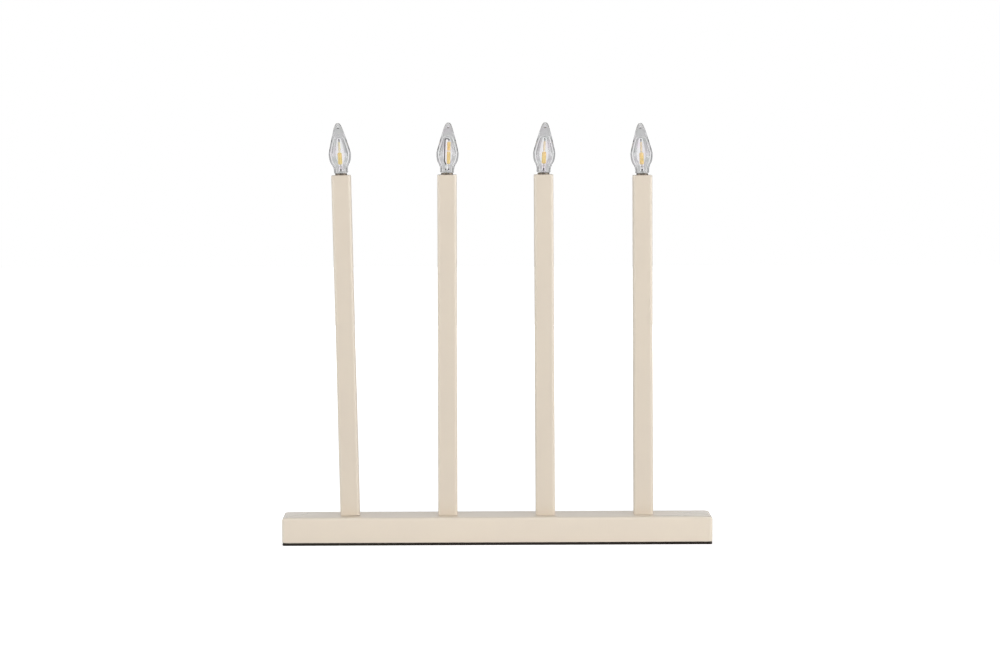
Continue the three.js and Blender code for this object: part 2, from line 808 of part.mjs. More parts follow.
for (let index = 0; index < candleCount; index += 1) {
  const number = index + 1;
  const candle = new THREE.Group();
  candle.applyMatrix4(candleMatrix(index));
  candle.add(named(`post_${number}`, post(index), paintedWood));
  candle.add(named(`lampholder_body_${number}`, lampholderBody(), blackPlastic));
  candle.add(named(`thread_sleeve_${number}`, threadSleeve(), brass));
  candle.add(named(`contact_spring_${number}`, contactSpring(), bronze));
  candle.add(named(`bulb_cap_${number}`, bulbCap(), capMetal));
  candle.add(named(`bulb_insulator_${number}`, bulbInsulator(), blackPlastic));
  candle.add(named(`bulb_contact_${number}`, bulbContact(), solder));

  const glass = new THREE.Group();
  glass.position.set(0, 0, collarShow);
  glass.rotation.order = 'YXZ';
  glass.rotation.y = THREE.MathUtils.degToRad(glassLean[index % glassLean.length]);
  glass.rotation.z = THREE.MathUtils.degToRad(glassTurn[index % glassTurn.length]);
  glass.add(named(`bulb_glass_${number}`, bulbGlass(), clearGlass));
  glass.add(named(`bulb_stem_${number}`, bulbStem(), clearGlass));
  glass.add(named(`bulb_lead_${number}`, bulbLead(), leadMetal));
  glass.add(named(`bulb_filament_${number}`, bulbFilament(), phosphor));
  candle.add(glass);
  candlestick.add(candle);
}

candlestick.add(named('wire_holder_1_in', endWire(0, centreWireX, -wireOffset, -1), wireCover));
for (let index = 0; index + 1 < candleCount; index += 1) {
  candlestick.add(named(`wire_${index + 1}_to_${index + 2}`, linkWire(index), wireCover));
}
candlestick.add(
  named(`wire_holder_${candleCount}_out`, endWire(candleCount - 1, sideWireX, wireOffset, 1), wireCover),
);

export default candlestick;
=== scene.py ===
import json
import math

import bmesh
import bpy
from mathutils import Matrix, Vector, noise

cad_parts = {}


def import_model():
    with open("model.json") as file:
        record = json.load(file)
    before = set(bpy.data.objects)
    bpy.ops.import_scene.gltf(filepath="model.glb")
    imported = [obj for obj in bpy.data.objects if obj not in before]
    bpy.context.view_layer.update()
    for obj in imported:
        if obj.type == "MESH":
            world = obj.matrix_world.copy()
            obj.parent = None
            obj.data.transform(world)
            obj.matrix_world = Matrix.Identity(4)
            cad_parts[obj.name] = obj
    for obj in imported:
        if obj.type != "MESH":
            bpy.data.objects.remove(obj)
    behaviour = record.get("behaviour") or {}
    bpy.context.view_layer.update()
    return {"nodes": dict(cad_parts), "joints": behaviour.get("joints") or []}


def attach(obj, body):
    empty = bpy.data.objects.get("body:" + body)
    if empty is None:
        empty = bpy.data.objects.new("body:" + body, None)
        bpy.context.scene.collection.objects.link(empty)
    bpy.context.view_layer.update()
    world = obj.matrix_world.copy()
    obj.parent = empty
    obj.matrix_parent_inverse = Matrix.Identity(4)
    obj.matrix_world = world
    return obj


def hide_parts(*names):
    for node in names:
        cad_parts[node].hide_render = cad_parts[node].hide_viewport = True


# Advent candlestick with four electric lamps: its finished surfaces, the light and the camera.
# Shapes are drawn in millimetres and become metres when a piece is put in its place. A candle's pieces are
# drawn in the candle's own frame, whose origin is the middle of the post's top, and a bulb's in its own.

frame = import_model()

MM = 0.001
CANDLES = (1, 2, 3, 4)
ROOT_BODY = "candlestick"
CUT_SPARE = 1.0

# Edges sharper than these angles, in degrees, show as edges
SHARP = 30.0
CAP_SHARP = 50.0
BULB_SHARP = 60.0

# Bar and pad
BAR_LENGTH = 377.0
BAR_DEPTH = 45.0
BAR_BOTTOM = 2.4
BAR_TOP = 24.4
BAR_CORNER = 3.0
BAR_EDGE = 2.5
BAR_LOW_EDGE = 0.5
CHANNEL_CEILING = 12.4
CHANNEL_HALF_WIDTH = 7.0
CHANNEL_OVERRUN = 9.0
POCKET_HALF_WIDTH = 12.0
POCKET_BACK = 16.5
GROOVE_HALF_WIDTH = 4.5
GROOVE_TOP = 11.4
SOCKET_RADIUS = 6.2
SOCKET_REACH = 13.5
SOCKET_SPARE = 2.0
PAD_INSET = 0.2
# How far in the pad's side is, and at what height
PAD_PROFILE = (
    (0.15, 0.0), (0.045, 0.045), (0.0, 0.5), (0.03, 1.0), (0.0, 1.5), (0.1, 1.85), (0.3, BAR_BOTTOM),
)
PAD_RAGGED = 0.16
PAD_RAGGED_ALONG = 0.35
PAD_RAGGED_UP = 0.6

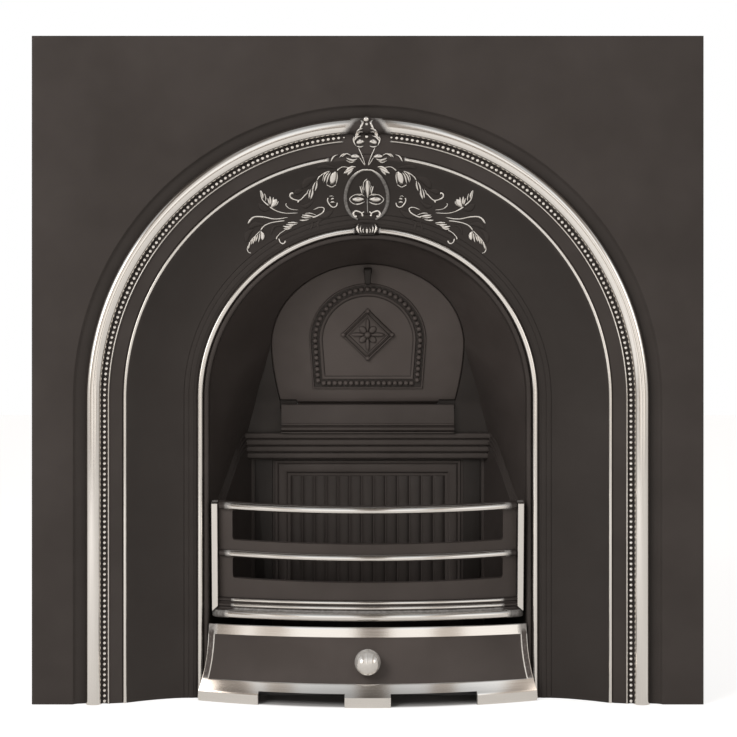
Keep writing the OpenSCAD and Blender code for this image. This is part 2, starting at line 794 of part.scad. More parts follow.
// Plan of the fire front's room: the ledge's width, then the cheeks' inner faces
module ledge_plan() {
    y0 = flange_y + (cheek_in_x - ledge_half_w) / cheek_slope;
    polygon([[-ledge_half_w, -20], [ledge_half_w, -20], [ledge_half_w, y0], [cheek_x(wall_y), wall_y],
             [-cheek_x(wall_y), wall_y], [-ledge_half_w, y0]]);
}

module bar_frame() color(iron) difference() {
    roll_r = 6;
    union() {
        intersection() {
            union() {
                bowed(bow_r, fret_y, ledge_half_w)
                    polygon(concat(
                        [[-ledge_deep, ledge_foot_z]],
                        nose(10, ledge_foot_z + roll_r, roll_r),
                        [[7, ledge_foot_z + 13]],
                        nose(5, ledge_z - 9.5, 2.3),
                        [[3, ledge_z - 6.2]],
                        nose(2, ledge_z - 2.6, 2.3),
                        [[-ledge_deep, ledge_z]]));
                for (side = [0, 1])
                    mirror([side, 0, 0])
                        translate([ear_in_x, flange_y + 1, ledge_foot_z + 1])
                            cube([ledge_half_w, ear_back_y - flange_y - 1, ear_h]);
            }
            linear_extrude(plate_h)
                ledge_plan();
        }
        posts();
    }
    for (side = [0, 1])
        mirror([side, 0, 0])
            cheek_rod(screw_r, ear_screw, -screw_grip, 1);
}

// Polished side posts, each with a web behind the ends of the bars
module posts() {
    post_front_y = bow_end - 12;
    post_foot = ledge_z - ledge_foot_z - 6;
    post_set = 0.5;
    web_w = 22;
    for (side = [0, 1])
        mirror([side, 0, 0])
            fret_plane() {
                translate([ledge_half_w - post_w, post_front_y, -post_foot])
                    cube([post_w - post_set, web_y + web_t - post_front_y, bars_h + post_foot]);
                translate([ledge_half_w - web_w, web_y, -2])
                    cube([web_w - 2 * post_set, web_t, bars_h - 20]);
            }
}

// The leaning plane of the bars: y back from the middle of the bow, z up the posts
module fret_plane() {
    translate([0, fret_y, ledge_z])
        rotate([fret_lean, 0, 0])
            children();
}

window_half_w = fret_half_w - end_strip_w;
mid_top_v = mid_bar_v + mid_bar_h / 2 + 15;
mid_foot_v = mid_bar_v - mid_bar_h / 2 - 1;
window_r = 4.3;
module fire_front() color(iron) difference() {
    intersection() {
        fret_plane()
            bowed(bow_r, 0, fret_half_w) {
                translate([-fret_t, -10])
                    square([fret_t, bars_h + 10]);
                for (bar = [[bars_h - top_bar_h / 2, top_bar_h], [mid_bar_v, mid_bar_h]])
                    polygon([for (a = [-90:15:90]) [6.5 * cos(a) - tiny, bar[0] + bar[1] / 2 * sin(a)]]);
            }
        translate([-fret_half_w, -bow_r, ledge_z + 0.2])
            cube([2 * fret_half_w, 2 * bow_r, plate_h]);
    }
    for (w = [[low_plate_h, mid_foot_v], [mid_top_v, bars_h - top_bar_h]])
        fret_plane()
            translate([-window_half_w, bow_end + fret_t + ledge_deep, w[0]])
                rotate([90, 0, 0])
                    linear_extrude(bow_end + fret_t + 2 * ledge_deep)
                        round_rect(2 * window_half_w, w[1] - w[0], window_r);
}

module grate_bearers() color(iron)
    for (side = [0, 1])
        mirror([side, 0, 0])
            difference() {
                y0 = ear_back_y + 2;
                translate([0, 0, grate_foot - bearer_t])
                    linear_extrude(bearer_t)
                        polygon([[cheek_x(y0) - bearer_w, y0], [cheek_x(y0), y0],
                                 [cheek_x(back_y), back_y], [cheek_x(back_y) - bearer_w, back_y]]);
                for (p = bearer_screws)
                    cheek_rod(screw_r, p, -screw_grip, 1);
            }

// Screws from outside through the cheeks, into the ledge's ears and the bearers
module cheek_screws() color(steel)
    for (side = [0, 1], p = concat([ear_screw], bearer_screws))
        mirror([side, 0, 0]) {
            cheek_rod(screw_r, p, -screw_grip, hood_wall + 1);
            cheek_rod(screw_r * 1.8, p, hood_wall, hood_wall + 3);
        }

module bottom_grate() color(iron) difference() {
    intersection() {
        between_cheeks(4, grate_foot, grate_top);
        translate([-plate_w / 2, 0, 0])
            cube([plate_w, wall_y + 4, plate_h]);
        translate([0, fret_y + bow_r, 0])
            cylinder(r = bow_r - ledge_deep - 3, h = ledge_z, $fn = 360);
    }
    for (side = [-1, 1])
        translate([side * (ear_in_x + 44) - 50, 0, 0])
            cube([100, ear_back_y + 3, ledge_z]);
    for (i = [-6:6])
        translate([i * grate_pitch - grate_slot_w / 2, fret_y + web_y, grate_foot - 1])
            cube([grate_slot_w, wall_y - 12 - fret_y - web_y, grate_t + 2]);
}

// The flared shell of the ashpan cover, its front face moved back by d
module cover_shell(d) {
    steps = 14;
    face = [for (i = [0:steps]) let (z = cover_h * i / steps) [flare(z) - d, z]];
    half = asin(cover_half_w / cover_bow_r);
    translate([0, cover_yc, 0])
        rotate([0, 0, -90 - half])
            rotate_extrude(angle = 2 * half, $fn = 360)
                translate([cover_bow_r, 0])
                    polygon(concat(face, [for (p = reversed(face)) [p[0] - cover_wall, p[1]]]));
}
module ashpan_cover() color(polish) difference() {
    union() {
        cover_shell(0);
        rod_y(8, cover_face_y - knob_neck, cover_face_y + cover_wall + 1, 0, knob_z);
    }
    for (side = [-1, 1])
        translate([side > 0 ? slot_in : -slot_out, -60, -1])
            cube([slot_out - slot_in, 120, slot_h + 1]);
    rod_y(screw_r + bolt_fit / 2, cover_face_y - 20, cover_face_y + 40, 0, knob_z);
}

washer_y = cover_face_y + cover_wall + 1;
knob_seat = cover_face_y - knob_neck - knob_y;
module ashpan_knob() color(polish) difference() {
    seat_a = asin(knob_seat / knob_r);
    translate([0, knob_y, knob_z])
        rotate([-90, 0, 0])
            rotate_extrude($fn = fine)
                polygon(concat([[0, knob_seat]],
                    [for (i = [0:20]) let (a = seat_a - i * (90 + seat_a) / 20)
                        [knob_r * cos(a), knob_r * sin(a)]]));
    rod_y(screw_r, knob_y, knob_y + knob_r + 1, 0, knob_z);
}

module knob_screw() color(steel) {
    rod_y(screw_r, knob_y + 1, washer_y + 2, 0, knob_z);
    rod_y(screw_r * 1.8, washer_y + 1.5, washer_y + 4.5, 0, knob_z);
}

module knob_washer() color(steel) difference() {
    rod_y(screw_r * 2.4, washer_y, washer_y + 1.5, 0, knob_z);
    rod_y(screw_r + 0.2, washer_y - 1, washer_y + 3, 0, knob_z);
}

module ash_pan() color(steel) {
    difference() {
        translate([-pan_half_w, pan_y, 0])
            cube([2 * pan_half_w, pan_deep, pan_h]);
        translate([pan_gauge - pan_half_w, pan_y + pan_gauge, pan_gauge])
            cube([2 * (pan_half_w - pan_gauge), pan_deep - 2 * pan_gauge, pan_h]);
    }
    // folded lip along the front
    translate([-pan_half_w, pan_y - 8, pan_h - pan_gauge])
        cube([2 * pan_half_w, 8 + tiny, pan_gauge]);
}

// Bent wire pull on the front of the pan
pull_half_w = 30;
pull_r = 2.5;
pull_z = pan_h * 0.55;
module ash_pan_pull() color(steel) {
    for (side = [-1, 1])
        rod_y(pull_r, pan_y - 12, pan_y, side * pull_half_w, pull_z);
    rod_x(pull_r, -pull_half_w, pull_half_w, pan_y - 12, pull_z);
    for (side = [-1, 1])
        translate([side * pull_half_w, pan_y - 12, pull_z])
            sphere(pull_r, $fn = 24);
}

module rope_seal() color([0.85, 0.84, 0.8])
    arch_sweep()
        translate([opening_r + roll_w + 2, -flange_y])
            square([8, seal_t]);

module flange_studs() color(steel)
    for (p = flange_places)
        rod_y(stud_r, plate_back_y - stud_deep, washer_back_y + nut_h + bolt_end, p[0], p[1]);

washer_back_y = flange_y + flange_t + washer_h;
module flange_washers() color(steel)
    for (p = flange_places)
        difference() {
            rod_y(stud_r * 2, flange_y + flange_t, washer_back_y, p[0], p[1]);
            rod_y(stud_r + 0.3, flange_y + flange_t - 1, washer_back_y + 1, p[0], p[1]);
        }

module flange_nuts() color(steel)
    for (p = flange_places)
        difference() {
            hex_y(nut_af, washer_back_y, washer_back_y + nut_h, p[0], p[1]);
            rod_y(stud_r, flange_y + flange_t, washer_back_y + nut_h + 1, p[0], p[1]);
        }

bracket_bolt_x = bracket_x - bracket_t - (bracket_base - bracket_t) / 2;
bracket_places = [for (side = [-1, 1], z = [bracket_low_z, bracket_high_z])
    [side * bracket_bolt_x, z]];
module fixing_brackets() color(steel)
    for (side = [-1, 1], z = [bracket_low_z, bracket_high_z])
        mirror([side < 0 ? 1 : 0, 0, 0])
            difference() {
                union() {
                    translate([bracket_x - bracket_base, plate_t, z - bracket_w / 2])
                        cube([bracket_base, bracket_t, bracket_w]);
                    translate([bracket_x - bracket_t, plate_t, z - bracket_w / 2])
                        cube([bracket_t, bracket_leg, bracket_w]);
                }
                rod_y(stud_r + bolt_fit, plate_t - 1, plate_t + bracket_t + 1, bracket_bolt_x, z);
                translate([bracket_x - bracket_t - 1, bracket_y, z])
                    rotate([0, 90, 0])
                        cylinder(r = bracket_hole_r, h = bracket_t + 2, $fn = 48);
            }

module bracket_bolts() color(steel)
    for (p = bracket_places)
        rod_y(stud_r, plate_t - bolt_deep, plate_t + bracket_t + nut_h + bolt_end, p[0], p[1]);

module bracket_nuts() color(steel)
    for (p = bracket_places)
        difference() {
            hex_y(nut_af, plate_t + bracket_t, plate_t + bracket_t + nut_h, p[0], p[1]);
            rod_y(stud_r, plate_t, plate_t + bracket_t + nut_h + 1, p[0], p[1]);
        }

front_plate();
hood();
damper_door();
damper_handle();
damper_pins();
lintel();
lintel_screws();
fireback();
left_cheek();
right_cheek();
back_bolts();
back_nuts();
bar_frame();
fire_front();
grate_bearers();
bottom_grate();
ashpan_cover();
ashpan_knob();
knob_screw();
knob_washer();
ash_pan();
ash_pan_pull();
rope_seal();
flange_studs();
flange_washers();
flange_nuts();
fixing_brackets();
bracket_bolts();
bracket_nuts();
cheek_screws();
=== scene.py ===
"""Arched cast iron fireplace insert: the looks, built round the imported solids.

Sizes are in millimetres, with the origin on the hearth under the centre of the plate's front face,
+X to the right, +Y back into the chimney and +Z up. build() turns them into metres.
"""
import json
import math

import bmesh
import bpy
import numpy as np
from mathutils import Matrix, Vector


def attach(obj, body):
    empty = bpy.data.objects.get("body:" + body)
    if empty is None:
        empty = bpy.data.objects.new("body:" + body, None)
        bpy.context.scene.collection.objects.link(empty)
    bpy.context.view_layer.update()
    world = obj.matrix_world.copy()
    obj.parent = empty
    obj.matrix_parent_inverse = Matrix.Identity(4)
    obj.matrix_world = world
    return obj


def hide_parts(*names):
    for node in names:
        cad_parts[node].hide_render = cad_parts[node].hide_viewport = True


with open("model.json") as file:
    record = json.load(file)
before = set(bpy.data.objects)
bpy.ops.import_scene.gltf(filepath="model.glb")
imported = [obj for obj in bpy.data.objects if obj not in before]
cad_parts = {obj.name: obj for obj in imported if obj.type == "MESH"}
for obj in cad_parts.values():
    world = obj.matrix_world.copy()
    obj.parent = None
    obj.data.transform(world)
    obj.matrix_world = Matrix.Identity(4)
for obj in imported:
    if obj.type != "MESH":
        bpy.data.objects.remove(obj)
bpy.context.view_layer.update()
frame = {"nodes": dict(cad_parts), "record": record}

# ---------------------------------------------------------------- sizes, as in the part's source
PLATE_HALF_W, PLATE_H, PLATE_T = 483.5, 962.0, 8.0
RIM_W, RIM_DEEP, RIM_ROUND = 10.0, 16.0, 2.5
SPRING_Z = 438.0
OPENING_R = 231.0
INNER_Y, FIELD_Y = 46.0, 13.0
PLATE_BACK_Y, LIP_Y, SEAL_Y = 55.0, 58.0, 59.0
FLANGE_R, FLANGE_T = 270.4, 7.0
WALL_Y, CHEEK_FRONT_X, CHEEK_BACK_X = 190.0, 232.0, 184.0
HOOD_WALL = 6.0
SEAM_FRONT_Z, CORNICE_Z = 276.0, 376.0
FLAP_LEAN, FLAP_Z = math.radians(13.0), 421.3
FLAP_HALF_W, FLAP_FOOT_W, FLAP_WAIST, FLAP_CROWN = 146.2, 132.3, 91.9, 125.9
FLAP_GAP, NOTCH_X, BARREL_R, HINGE_D, SILL_D = 1.2, 107.6, 6.0, 12.0, 14.5
LUG_X, LUG_W, LUG_R, LUG_DROP, SILL_FOOT_Z, SILL_TOP_Z = 108.0, 29.0, 7.5, 36.0, 411.0, 416.4
STRAP_V, FLOWER_V, FLAP_BEAD_R, FLAP_BEAD_PITCH = 204.8, 108.3, 4.2, 8.9
BACK_Y, BACK_T, BACK_HALF_W = 205.0, 8.0, 212.5
REEDS, REED_PITCH, PANEL_FRAME_W = 13, 18.3, 23.8
PANEL_FOOT_Z, PANEL_TOP_Z, CORNICE_ROW = 116.0, 333.0, 10.4
LINTEL_HALF_W, LINTEL_T = 131.4, 12.0
BOW_R, FRET_Y, FRET_LEAN, LEDGE_Z, LEDGE_HALF_W = 640.0, 14.0, math.radians(5.5), 147.0, 227.5
BARS_H, WINDOW_HALF_W, POST_W, POST_D, POST_Y = 137.6, 196.9, 9.6, 27.0, 39.4
COVER_H, COVER_Y, COVER_FLARE, COVER_RIM, COVER_T = 109.8, 3.0, 27.5, 14.0, 5.0
COVER_TOP_HALF_W, COVER_SPREAD, PANEL_SUNK = 231.6, 14.4, 1.2
SLOT_IN, SLOT_OUT, SLOT_H = 33.0, 158.0, 19.0
KNOB_R, KNOB_Y, KNOB_Z, NECK_Y = 19.0, -20.75, 64.5, -3.75
CHEEK_SLOPE = (CHEEK_FRONT_X - CHEEK_BACK_X) / (WALL_Y - SEAL_Y)
ORNAMENT_X = -1.5
# the two great rounds: middle radius, half width, depth of the foot, rise and fullness
BULLNOSE, INNER_BAR = (394.8, 11.0, 5.6, 11.6, 0.82), (244.7, 4.3, 46.8, 4.8, 1.0)
BEAD_ROW_R, BEAD_Y, BEAD_R, BEAD_PITCH, BEAD_FOOT_Z = 379.5, 6.4, 2.95, 7.6, 4
# bands that change near the crown: two radii, the two distances from the centre line over which the
# polish grows, and the depth that the band sinks to
CROWN_BANDS = ((370, 377, 33, 38, 7.4), (347.9, 353.2, 53, 59, 12.4), (240, 249, 16, 22, None))


def cheek_x(y):
    """Half width between the cheeks' inner faces at depth y: it falls evenly from front to back."""
    return CHEEK_FRONT_X - CHEEK_SLOPE * (y - SEAL_Y)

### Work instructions
Your task is to reproduce exactly the lines beginning at the line containing "-wireOffset, -1), wireCover));" and ending at the line containing "cad_parts[obj.name] = obj", inclusive.

### Task solution
candlestick.add(named('wire_holder_1_in', endWire(0, centreWireX, -wireOffset, -1), wireCover));
for (let index = 0; index + 1 < candleCount; index += 1) {
  candlestick.add(named(`wire_${index + 1}_to_${index + 2}`, linkWire(index), wireCover));
}
candlestick.add(
  named(`wire_holder_${candleCount}_out`, endWire(candleCount - 1, sideWireX, wireOffset, 1), wireCover),
);

export default candlestick;
=== scene.py ===
import json
import math

import bmesh
import bpy
from mathutils import Matrix, Vector, noise

cad_parts = {}


def import_model():
    with open("model.json") as file:
        record = json.load(file)
    before = set(bpy.data.objects)
    bpy.ops.import_scene.gltf(filepath="model.glb")
    imported = [obj for obj in bpy.data.objects if obj not in before]
    bpy.context.view_layer.update()
    for obj in imported:
        if obj.type == "MESH":
            world = obj.matrix_world.copy()
            obj.parent = None
            obj.data.transform(world)
            obj.matrix_world = Matrix.Identity(4)
            cad_parts[obj.name] = obj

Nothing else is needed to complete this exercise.